* OBJECTIVE: Your task is to copy the stretch of lines in the records below that begins with the line containing "for (const drone" and ends with the line containing "obj.parent = None", exactly as written, with nothing added.

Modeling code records
____
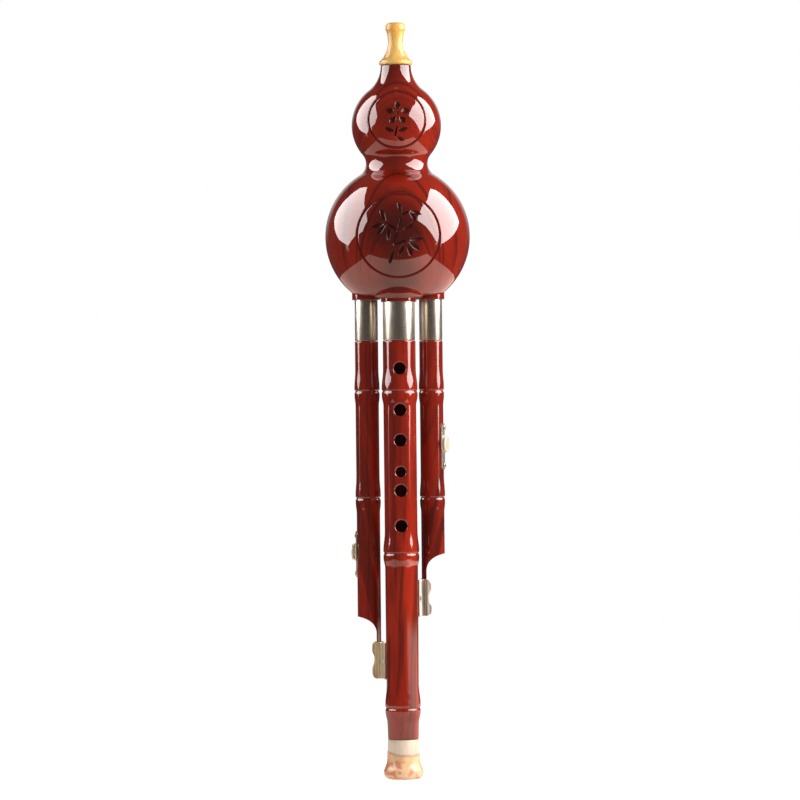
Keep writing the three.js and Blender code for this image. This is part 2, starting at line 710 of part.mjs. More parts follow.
function dronePipe(pipe) {
  const radiusAt = () => DRONE_RADIUS;
  const nodes = [...droneNodeShares].reverse()
    .flatMap((share) => nodePoints(radiusAt, heightAt(share), DRONE_NODE_SWELL));
  const body = turned([
    [DRONE_BORE_RADIUS, pipe.tip],
    [DRONE_RADIUS, pipe.tip],
    ...nodes,
    [DRONE_RADIUS, shoulder],
    ...tenonPoints(pipe),
    [DRONE_BORE_RADIUS, pipe.tenonTop],
    [DRONE_BORE_RADIUS, pipe.tip],
  ], DRONE_SIDES);
  const root = pipe.tip + TONGUE_LENGTH;
  const outside = -pipe.inward * (DRONE_RADIUS + OVERRUN);
  const face = pipe.inward * (DRONE_RADIUS - TONGUE_THICKNESS);
  const scoop = new THREE.Shape();
  scoop.moveTo(outside, pipe.tip - OVERRUN);
  scoop.lineTo(outside, root + SCOOP_DEPTH);
  scoop.lineTo(-pipe.inward * DRONE_RADIUS, root + SCOOP_DEPTH);
  scoop.quadraticCurveTo(face, root + SCOOP_DEPTH * (1 - scoopBendShare), face, root);
  scoop.lineTo(face, pipe.tip - OVERRUN);
  scoop.closePath();
  const toneHole = holeAt(TONE_HOLE_RADIUS, DRONE_RADIUS, capCentre(pipe) - TONE_HOLE_BELOW_CAP,
    pipe.switchTurn);
  const screwHoles = screwHeights(pipe).map((height) => {
    const reach = DRONE_RADIUS - SWITCH_SCREW_DEPTH - CLEARANCE;
    const radius = SWITCH_SCREW_RADIUS + CLEARANCE;
    const hole = rodOut(radius, reach, DRONE_RADIUS + OVERRUN, height, HOLE_SIDES);
    return turnBody(hole, pipe.switchTurn);
  });
  const cuts = [slabXZ(scoop, DRONE_RADIUS + OVERRUN), plateSeat(pipe), toneHole, ...screwHoles];
  return shown(cuts.reduce((whole, cut) => whole.subtract(cut), body));
}

// Clips
// Seen from above: a saddle that hugs the main pipe, a folded web and a cradle round the drone's
// tongue.
function clipSizes(drone) {
  const apart = drone.place.clone().sub(MAIN.place);
  const towards = Math.atan2(apart.y, apart.x);
  const turn = RIVET_DEGREES * DEGREE;
  const top = drone.tip + CLIP_OVERLAPS_TONGUE;
  return {
    apart,
    towards,
    top,
    bottom: top - CLIP_HEIGHT,
    middle: top - CLIP_HEIGHT / 2,
    saddle: MAIN_PIPE_RADIUS + CLEARANCE,
    cradle: DRONE_RADIUS + CLIP_CRADLE_GAP,
    rivetAngles: [towards - turn, towards + turn],
  };
}

// Where a node would run under a saddle, it is cut back to clear it.
function clipSeat(drone) {
  const at = clipSizes(drone);
  const turn = CLIP_SADDLE_DEGREES * DEGREE + CLEARANCE / MAIN_PIPE_RADIUS;
  return curvedSheet(MAIN_PIPE_RADIUS + CLIP_SEAT_GAP, at.saddle + CLIP_SHEET + OVERRUN,
    at.towards - turn, at.towards + turn, at.bottom - CLEARANCE, at.top + CLEARANCE, 8);
}

function rivetHole(drone, angle) {
  const reach = MAIN_PIPE_RADIUS - RIVET_DEPTH - CLEARANCE;
  const end = clipSizes(drone).saddle + CLIP_SHEET + OVERRUN;
  const hole = rodOut(RIVET_RADIUS + CLEARANCE, reach, end, clipSizes(drone).middle, HOLE_SIDES);
  return turnBody(hole, angle);
}

function clip(drone) {
  const at = clipSizes(drone);
  const saddleTurn = CLIP_SADDLE_DEGREES * DEGREE;
  const cradleTurn = CLIP_CRADLE_DEGREES * DEGREE;
  const saddle = curvedSheet(at.saddle, at.saddle + CLIP_SHEET, at.towards - saddleTurn,
    at.towards + saddleTurn, at.bottom, at.top, 8);
  const facing = drone.inward > 0 ? 0 : Math.PI;
  const cradle = curvedSheet(at.cradle, at.cradle + CLIP_SHEET, facing - cradleTurn,
    facing + cradleTurn, at.bottom, at.top, 10).translate([at.apart.x, at.apart.y, 0]);
  const webFrom = at.saddle + CLIP_SHEET / 2;
  const webTo = at.apart.length() - at.cradle - CLIP_SHEET / 2;
  const web = turnBody(block(webTo - webFrom, CLIP_WEB_THICKNESS, at.bottom, at.top,
    (webFrom + webTo) / 2, 0), at.towards);
  const edge = drone.inward * (at.cradle + CLIP_SHEET) * Math.cos(cradleTurn);
  const notch = solid(new THREE.CylinderGeometry(CLIP_WAIST_RADIUS, CLIP_WAIST_RADIUS,
    2 * (at.cradle + OVERRUN), DRONE_SIDES));
  const waist = notch.translate([
    at.apart.x + edge - drone.inward * (CLIP_WAIST_RADIUS - CLIP_WAIST_DEPTH), at.apart.y, at.middle,
  ]);
  const corners = [at.bottom, at.top].map((height) => {
    const square = new THREE.CylinderGeometry(CLIP_CORNER, CLIP_CORNER, 2 * (at.cradle + OVERRUN), 4);
    return solid(square).translate([at.apart.x + edge, at.apart.y, height]);
  });
  let sheet = saddle.add(web).add(cradle).subtract(waist);
  for (const corner of corners) sheet = sheet.subtract(corner);
  for (const angle of at.rivetAngles) sheet = sheet.subtract(rivetHole(drone, angle));
  return shown(sheet);
}

// A fastener along +X: a shank that ends at one distance and a low head that sits over another
function fastener(shankRadius, headRadius, headHeight, from, seat, height, angle) {
  const top = seat + headHeight;
  const profile = [
    [0, from], [shankRadius, from], [shankRadius, seat], [headRadius, seat],
    [headRadius, seat + headHeight * headEdgeShare], [headRadius * headCrownShare, top], [0, top],
  ];
  const body = turned(profile, FASTENER_SIDES).rotate([0, 90, 0]).translate([0, 0, height]);
  return turnBody(body, angle);
}

const headEdgeShare = 0.45;
const headCrownShare = 0.7;

function rivet(drone, angle) {
  const at = clipSizes(drone);
  const seat = at.saddle + CLIP_SHEET + CLEARANCE;
  return shown(fastener(RIVET_RADIUS, RIVET_HEAD_RADIUS, RIVET_HEAD_HEIGHT,
    MAIN_PIPE_RADIUS - RIVET_DEPTH, seat, at.middle, angle));
}

// Switches
// Each is laid out along +X and then turned to its side of the drone.
function capCentre(pipe) {
  return pipe.switchCentre + SLIDER_ABOVE_PLATE_CENTRE;
}

function screwHeights(pipe) {
  const half = SWITCH_SCREW_SPACING / 2;
  return [pipe.switchCentre + half, pipe.switchCentre - half];
}

const plateInner = DRONE_RADIUS + SWITCH_FIT;
const plateOuter = plateInner + SWITCH_PLATE_SHEET;
const shoeInner = plateOuter + SWITCH_FIT;
const shoeOuter = shoeInner + SLIDER_SHOE_SHEET;
const capInner = DRONE_RADIUS + SLIDER_CAP_RISE;

// An upright oval in Y and Z with straight sides and round ends
function oval(width, length, centre) {
  const radius = width / 2;
  const reach = length / 2 - radius;
  const shape = new THREE.Shape();
  shape.moveTo(radius, centre - reach);
  shape.lineTo(radius, centre + reach);
  shape.absarc(0, centre + reach, radius, 0, Math.PI, false);
  shape.lineTo(-radius, centre - reach);
  shape.absarc(0, centre - reach, radius, Math.PI, 2 * Math.PI, false);
  return shape;
}

function sheetPatch(inner, outer, width, length, centre) {
  const reach = length / 2 + OVERRUN;
  const turn = Math.asin(Math.min(1, (width / 2 + OVERRUN) / inner));
  const sheet = curvedSheet(inner, outer, -turn, turn, centre - reach, centre + reach, 6);
  return sheet.intersect(slabYZ(oval(width, length, centre), 0, outer + OVERRUN));
}

// Where a node would run under a switch plate, it is cut back to clear it.
function plateSeat(pipe) {
  const seat = sheetPatch(DRONE_RADIUS + SWITCH_SEAT_GAP, plateOuter + OVERRUN,
    SWITCH_PLATE_WIDTH + 2 * CLEARANCE, SWITCH_PLATE_LENGTH + 2 * CLEARANCE, pipe.switchCentre);
  return turnBody(seat, pipe.switchTurn);
}

function switchPlate(pipe) {
  const centre = pipe.switchCentre;
  let plate = sheetPatch(plateInner, plateOuter, SWITCH_PLATE_WIDTH, SWITCH_PLATE_LENGTH, centre);
  const slotTop = capCentre(pipe) + PAD_LENGTH / 2 + CLEARANCE;
  const slotBottom = capCentre(pipe) - SLIDER_TRAVEL - PAD_LENGTH / 2 - CLEARANCE;
  const slot = oval(PLATE_SLOT_WIDTH, slotTop - slotBottom, (slotTop + slotBottom) / 2);
  plate = plate.subtract(slabYZ(slot, 0, plateOuter + OVERRUN));
  for (const height of screwHeights(pipe)) {
    const radius = SWITCH_SCREW_RADIUS + CLEARANCE;
    plate = plate.subtract(rodOut(radius, 0, plateOuter + OVERRUN, height, HOLE_SIDES));
  }
  return shown(turnBody(plate, pipe.switchTurn));
}

function switchScrew(pipe, height) {
  return shown(fastener(SWITCH_SCREW_RADIUS, SWITCH_SCREW_HEAD_RADIUS, SWITCH_SCREW_HEAD_HEIGHT,
    DRONE_RADIUS - SWITCH_SCREW_DEPTH, plateOuter + SWITCH_FIT, height, pipe.switchTurn));
}

function slider(pipe) {
  const centre = capCentre(pipe);
  const capOuter = capInner + SLIDER_CAP_THICKNESS;
  const shoe = sheetPatch(shoeInner, shoeOuter, SLIDER_SHOE_WIDTH, SLIDER_SHOE_LENGTH, centre);
  const knob = turned([
    [0, (shoeInner + shoeOuter) / 2],
    [SLIDER_NECK_RADIUS, (shoeInner + shoeOuter) / 2],
    [SLIDER_NECK_RADIUS, capInner],
    [SLIDER_CAP_RADIUS - SLIDER_CAP_EDGE, capInner],
    [SLIDER_CAP_RADIUS, capInner + SLIDER_CAP_EDGE],
    [SLIDER_CAP_RADIUS, capOuter - SLIDER_CAP_EDGE],
    [SLIDER_CAP_RADIUS - SLIDER_CAP_EDGE, capOuter],
    [0, capOuter],
  ], DRONE_SIDES).rotate([0, 90, 0]).translate([0, 0, centre]);
  return shown(turnBody(shoe.add(knob), pipe.switchTurn));
}

function sliderPad(pipe) {
  const pad = sheetPatch(plateInner, plateOuter, PAD_WIDTH, PAD_LENGTH, capCentre(pipe));
  return shown(turnBody(pad, pipe.switchTurn));
}

add('main_pipe', mainPipe(), lacquer, MAIN.place);
add('main_tenon_cork', tenonCork(MAIN), cork, MAIN.place);
add('foot_ring', footRing(), marbled, MAIN.place);

for (const drone of [LEFT, RIGHT]) {
  const name = drone.side;
  const [frontRivet, rearRivet] = clipSizes(drone).rivetAngles
    .toSorted((a, b) => Math.sin(a) - Math.sin(b));
  const [upperScrew, lowerScrew] = screwHeights(drone);
  add(`${name}_clip`, clip(drone), clipMetal, MAIN.place);
  add(`${name}_clip_front_rivet`, rivet(drone, frontRivet), clipMetal, MAIN.place);
  add(`${name}_clip_rear_rivet`, rivet(drone, rearRivet), clipMetal, MAIN.place);
  add(`${name}_drone_pipe`, dronePipe(drone), lacquer, drone.place);
  add(`${name}_tenon_cork`, tenonCork(drone), cork, drone.place);
  add(`${name}_switch_plate`, switchPlate(drone), nickel, drone.place);
  add(`${name}_switch_upper_screw`, switchScrew(drone, upperScrew), nickel, drone.place);
  add(`${name}_switch_lower_screw`, switchScrew(drone, lowerScrew), nickel, drone.place);
  add(`${name}_switch_slider`, slider(drone), nickel, drone.place);
  add(`${name}_slider_pad`, sliderPad(drone), rubber, drone.place);
}

export default hulusi;
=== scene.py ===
"""The hulusi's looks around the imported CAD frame. Sizes are in millimetres until a mesh is made."""

import math

import bpy
import bmesh
import numpy as np
from mathutils import Matrix, Vector


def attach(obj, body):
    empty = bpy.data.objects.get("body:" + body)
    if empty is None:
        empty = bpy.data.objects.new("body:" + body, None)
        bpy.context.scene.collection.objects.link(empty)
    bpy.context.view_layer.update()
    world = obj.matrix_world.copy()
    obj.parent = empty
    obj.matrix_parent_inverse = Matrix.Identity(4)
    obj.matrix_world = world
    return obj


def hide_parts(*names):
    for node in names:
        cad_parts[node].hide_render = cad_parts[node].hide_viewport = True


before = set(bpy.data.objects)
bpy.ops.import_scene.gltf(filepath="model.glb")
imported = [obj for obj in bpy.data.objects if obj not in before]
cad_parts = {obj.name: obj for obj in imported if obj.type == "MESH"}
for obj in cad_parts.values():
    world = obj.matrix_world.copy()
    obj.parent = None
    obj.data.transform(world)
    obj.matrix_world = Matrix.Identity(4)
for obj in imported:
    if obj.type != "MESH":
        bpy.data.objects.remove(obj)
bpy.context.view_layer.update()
MM = 0.001
DEGREE = math.pi / 180
QUARTER = math.pi / 2

# Sizes and places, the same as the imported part's
GAP = 0.3
MAIN_Y = -15.5
DRONE_X = 18.8
SHOULDER = 254.1
FERRULE_BOTTOM = 254.4
FERRULE_TOP = 288.0
FERRULE_WALL = 0.7
SOCKET_TOP = 290.0
BASE = 280.5
LOWER_Z = 315.0
UPPER_Z = 380.0
LOWER_R = 42.2
UPPER_R = 26.1
BASE_FILLET = 8.0
WAIST_FILLET = 8.0
NECK_R = 8.8
NECK_FILLET = 18.0
NECK_TOP = UPPER_Z + math.sqrt((UPPER_R + NECK_FILLET) ** 2 - (NECK_R + NECK_FILLET) ** 2)
GOURD_WALL = 2.7
MAIN_LENGTH = 230.9
MAIN_R = 9.5
MAIN_END_R = 9.0
MAIN_BORE = 5.75
MAIN_TENON_R = 8.25
MAIN_TENON = 16.0
DRONE_R = 6.8
DRONE_BORE = 3.9
DRONE_TENON_R = 5.7
DRONE_TENON = 14.0
CORK = 0.85
FOOT_HEIGHT = 22.9
FOOT_TENON = 10.0
CLIP_HEIGHT = 21.3
CLIP_OVER_TONGUE = 8.0
RIVET_TURN = 26 * DEGREE
SCREW_RISE = 11.05
SLIDER_TRAVEL = 5.4
RIVET_HOLE_R = 1.1
SCREW_HOLE_R = 0.9
TONE_HOLE_R = 1.5
TONE_HOLE_BELOW_CAP = 7.8
CAP_ABOVE_PLATE = 1.4


# Meshes

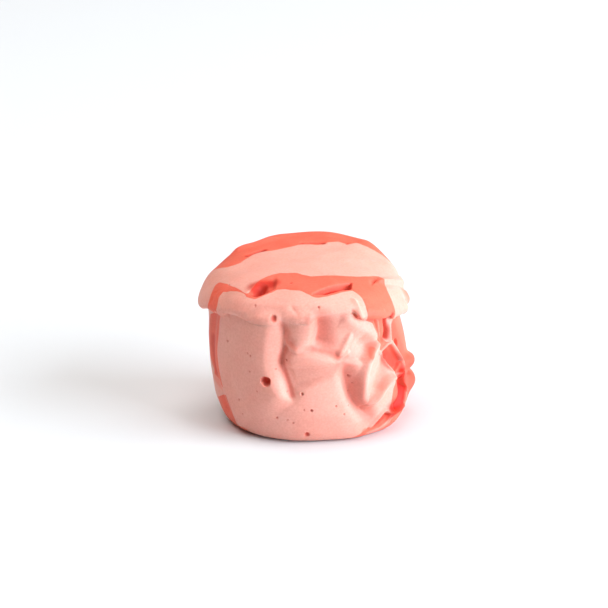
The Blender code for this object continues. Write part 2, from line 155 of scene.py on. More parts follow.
____
* FINAL RESULT:
for (const drone of [LEFT, RIGHT]) {
  const name = drone.side;
  const [frontRivet, rearRivet] = clipSizes(drone).rivetAngles
    .toSorted((a, b) => Math.sin(a) - Math.sin(b));
  const [upperScrew, lowerScrew] = screwHeights(drone);
  add(`${name}_clip`, clip(drone), clipMetal, MAIN.place);
  add(`${name}_clip_front_rivet`, rivet(drone, frontRivet), clipMetal, MAIN.place);
  add(`${name}_clip_rear_rivet`, rivet(drone, rearRivet), clipMetal, MAIN.place);
  add(`${name}_drone_pipe`, dronePipe(drone), lacquer, drone.place);
  add(`${name}_tenon_cork`, tenonCork(drone), cork, drone.place);
  add(`${name}_switch_plate`, switchPlate(drone), nickel, drone.place);
  add(`${name}_switch_upper_screw`, switchScrew(drone, upperScrew), nickel, drone.place);
  add(`${name}_switch_lower_screw`, switchScrew(drone, lowerScrew), nickel, drone.place);
  add(`${name}_switch_slider`, slider(drone), nickel, drone.place);
  add(`${name}_slider_pad`, sliderPad(drone), rubber, drone.place);
}

export default hulusi;
=== scene.py ===
"""The hulusi's looks around the imported CAD frame. Sizes are in millimetres until a mesh is made."""

import math

import bpy
import bmesh
import numpy as np
from mathutils import Matrix, Vector


def attach(obj, body):
    empty = bpy.data.objects.get("body:" + body)
    if empty is None:
        empty = bpy.data.objects.new("body:" + body, None)
        bpy.context.scene.collection.objects.link(empty)
    bpy.context.view_layer.update()
    world = obj.matrix_world.copy()
    obj.parent = empty
    obj.matrix_parent_inverse = Matrix.Identity(4)
    obj.matrix_world = world
    return obj


def hide_parts(*names):
    for node in names:
        cad_parts[node].hide_render = cad_parts[node].hide_viewport = True


before = set(bpy.data.objects)
bpy.ops.import_scene.gltf(filepath="model.glb")
imported = [obj for obj in bpy.data.objects if obj not in before]
cad_parts = {obj.name: obj for obj in imported if obj.type == "MESH"}
for obj in cad_parts.values():
    world = obj.matrix_world.copy()
    obj.parent = None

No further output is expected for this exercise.